West Vancouver, where the average home price is C$2.3 million (US$1.78 million), is "arguably the priciest place to buy in Canada," according to Ms. King. Many of the waterfront estates there are owned by Baby Boomers who have had homes there for decades, she said. Those who buy there now are "ultra- or ultra-high net worth" and often buy with the intention of tearing down the existing home and building new.

Current Climate

Among the “headwinds” facing the Vancouver real estate market is rising interest rates.

“We just came from a few years of record everything—record sales, record prices, record time on the market,” Mr. Wilk said. “That was from about 2015 to honestly about four weeks ago.”

It was only about a month ago that he started noticing a drop-off in calls, even though rates have slowly been rising since 2017. The Bank of Canada has issued three interest rate hikes since last summer. The rate, now 1.25%, is still low, but it’s likely to continue to rise, according to experts.
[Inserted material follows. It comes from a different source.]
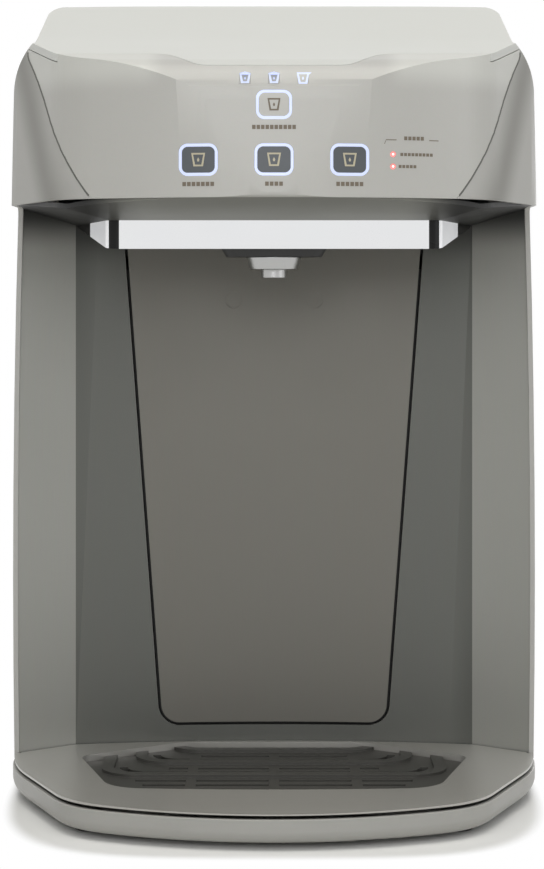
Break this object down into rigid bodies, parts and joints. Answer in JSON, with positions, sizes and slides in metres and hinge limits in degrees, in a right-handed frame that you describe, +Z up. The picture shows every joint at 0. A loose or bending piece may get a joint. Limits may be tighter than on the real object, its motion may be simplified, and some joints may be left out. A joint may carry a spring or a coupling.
{
  "type": "water purifier dispenser",
  "caption": "Compact countertop water purifier with a forward head, touch keys, recessed dispensing niche, spout, removable drip tray and hinged filter cover.",
  "frame": {"origin": "middle of the bounding box, on the floor", "axes": "+Z up, the front faces -Y, +X to the right seen from the front"},
  "size_m": [0.2638, 0.365, 0.398],
  "materials": {
    "light_shell": "satin moulded plastic",
    "lid_shell": "satin moulded plastic",
    "fascia_shell": "satin metallic plastic",
    "graphite_shell": "satin metallic plastic",
    "cover_shell": "satin metallic plastic",
    "tray_shell": "satin metallic plastic",
    "dark_plastic": "moulded",
    "white_plastic": "moulded",
    "bright_metal": "polished",
    "steel": "sheet",
    "painted_steel": "painted",
    "copper": "drawn tube",
    "black_rubber": "moulded",
    "key_face": "gloss",
    "light_guide": "frosted light guide",
    "red_lens": "lens",
    "board": "circuit board",
    "foam": "foam",
    "hose": "tube"
  },
  "bodies": {
    "housing": {"base_pan": "light_shell", "base_screws": "steel", "chassis": "steel", "chrome_band": "bright_metal", "cold_hose": "hose", "cold_key": "key_face", "cold_key_ring": "light_guide", "cold_tank": "steel", "cold_valve": "dark_plastic", "compressor": "painted_steel", "compressor_mounts": "black_rubber", "compressor_plate": "steel", "condenser": "painted_steel", "connection_plate": "dark_plastic", "control_board": "board", "cord_gland": "black_rubber", "drain_plug": "black_rubber", "evaporator_sleeve": "copper", "feed_hose": "hose", "filter_bay": "dark_plastic", "filter_cover_gasket": "black_rubber", "filter_manifold": "white_plastic", "filtered_hose": "hose", "head_fascia": "fascia_shell", "head_underside": "graphite_shell", "iced_key": "key_face", "iced_key_ring": "light_guide", "inlet_fitting": "white_plastic", "inlet_hose": "hose", "inlet_valve": "dark_plastic", "insulation_left": "foam", "insulation_right": "foam", "left_casing": "light_shell", "lid_hinge_pins": "steel", "natural_hose": "hose", "natural_key": "key_face", "natural_key_ring": "light_guide", "natural_valve": "dark_plastic", "niche_liner": "graphite_shell", "nozzle_base": "dark_plastic", "nozzle_collar": "bright_metal", "nozzle_housing": "dark_plastic", "outlet_manifold": "white_plastic", "outlet_spout": "steel", "power_board": "board", "rear_cover": "light_shell", "replace_lamps": "red_lens", "right_casing": "light_shell", "rubber_feet": "black_rubber", "volume_key": "fascia_shell", "volume_key_ring": "light_guide", "volume_lamps": "light_guide"},
    "lid": {"lid": "lid_shell"},
    "filter_cover": {"filter_cover": "cover_shell"},
    "filter_cartridge": {"filter_cartridge": "white_plastic", "cartridge_seals": "black_rubber"},
    "drip_tray": {"drip_tray": "tray_shell"},
    "drip_grille": {"drip_grille": "cover_shell"}
  },
  "joints": [
    {"name": "lid_swing", "type": "hinge", "parent": "housing", "child": "lid", "pos_m": [0, 0.0035, 0.389], "axis": [-1, 0, 0], "range_deg": [0, 70]},
    {"name": "filter_cover_swing", "type": "hinge", "parent": "housing", "child": "filter_cover", "pos_m": [0, -0.016, 0.2715], "axis": [-1, 0, 0], "range_deg": [0, 65]},
    {"name": "cartridge_turn", "type": "hinge", "parent": "housing", "child": "filter_cartridge", "pos_m": [0, 0.0205, 0.15], "axis": [0, 0, 1], "range_deg": [0, 90]},
    {"name": "drip_tray_lift", "type": "slide", "parent": "housing", "child": "drip_tray", "axis": [0, 0, 1], "range_m": [0, 0.06]},
    {"name": "drip_grille_lift", "type": "slide", "parent": "drip_tray", "child": "drip_grille", "axis": [0, 0, 1], "range_m": [0, 0.04]}
  ]
}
“Interest rates are up and banks are tightening up lending,” Mr. Wilk said. “That has slowed things down. Anytime you decrease buying power, buying decreases.”

In addition, British Columbia’s New Democratic Party, which took office last summer, proposed several expanded or new taxes in its 2018 budget, announced in February. That includes an increased foreign buyers tax, a “speculation tax,” which is like a vacancy tax, and a levy on homes over C$3 million (US$2.32 million). Making housing more affordable for Canadians by discouraging foreign buyers is one of the main goals of the party’s budget, government officials have said.

An influx of buyers from places like China and Russia have entered the market in recent years, Ms. King said. The foreign buyers tax of 15%, first established in 2016, was meant to discourage these buyers and help cool a market that was increasingly less affordable for locals.

In February, the government increased the foreign buyers tax to 20%. The area where the tax is levied was also expanded outside of metro Vancouver. Buyers who aren’t Canadian citizens or permanent residents in British Columbia are subject to the one-time tax when purchasing real estate.

“A lot of people were upset that Vancouver real estate had become a global asset,” Ms. King said.

The increased tax did dampen the market at first, she said, but the impact was short lived.

“We saw a dramatic drop off; sales plummeted. But in the spring of 2017, sales were back up,” Ms. King said, adding that it was one of the “hottest” springs on record.

Mr. Wilk agreed that the tax didn’t do what it was intended, saying that he doesn’t see the added 5% having any more impact.

But that tax has made Vancouver less appealing in the eyes of the London-based real estate consulting group Knight Frank. The city has slipped several rungs in the company’s Prime Global Cities Index over the last year.

Vancouver was ranked No. 10 on the index for the first-quarter of 2017. For the same time period in 2018, the city fell to No. 31 on the list, which ranks cities by the annual percentage change of its home prices. For the first quarter of 2018, that change was up .2%. In 2017, it rose 7.9%.

Challenges Ahead

There are also several new taxes being considered in Vancouver, including a surcharge of an extra 0.2% on homes valued at more than C$3 million and 0.4% on homes over C$4 million (US$3.09 million). This increase for high-value homes, an expansion of the “school tax,” is set to start in 2019, despite protests from locals.

There’s also a “speculation tax” being considered by the government; it will likely be put to the legislature in the fall, according to reports. If it passes, it will “function much like a vacancy tax,” according to Riley Burr, a partner at Norton Rose Fulbright in Canada.

The tax would affect homes that are not primary residences or long-term rental properties. The tax rate will be 0.5% for the 2018 tax year for “anyone who’s not working here,” Ms. King said, adding that that includes foreign buyers as well as Canadians from other provinces. “It’s an annual tax for non-British Columbian tax payers.”

In 2019, the rate would go up to 2% for non-Canadian residents, while Canadians from outside British Columbia who own property there will pay a 1% tax.

Despite policy changes and interest rate hikes, PricewaterhouseCoopers Canada reported when that Vancouver is the No. 1 market to watch in Canada for investment prospects, according to a survey by Conference Board of Canada. And the city’s economy is forecast to grow 2.5% in 2018, it said.

For his part, Mr. Wilk admits it’s a time of uncertainty, but he isn’t panicking.

“No one knows where the market is going to go, but it doesn’t seem to be getting crushed,” he said. “And even if it goes down some, it’s still up from a few years ago.”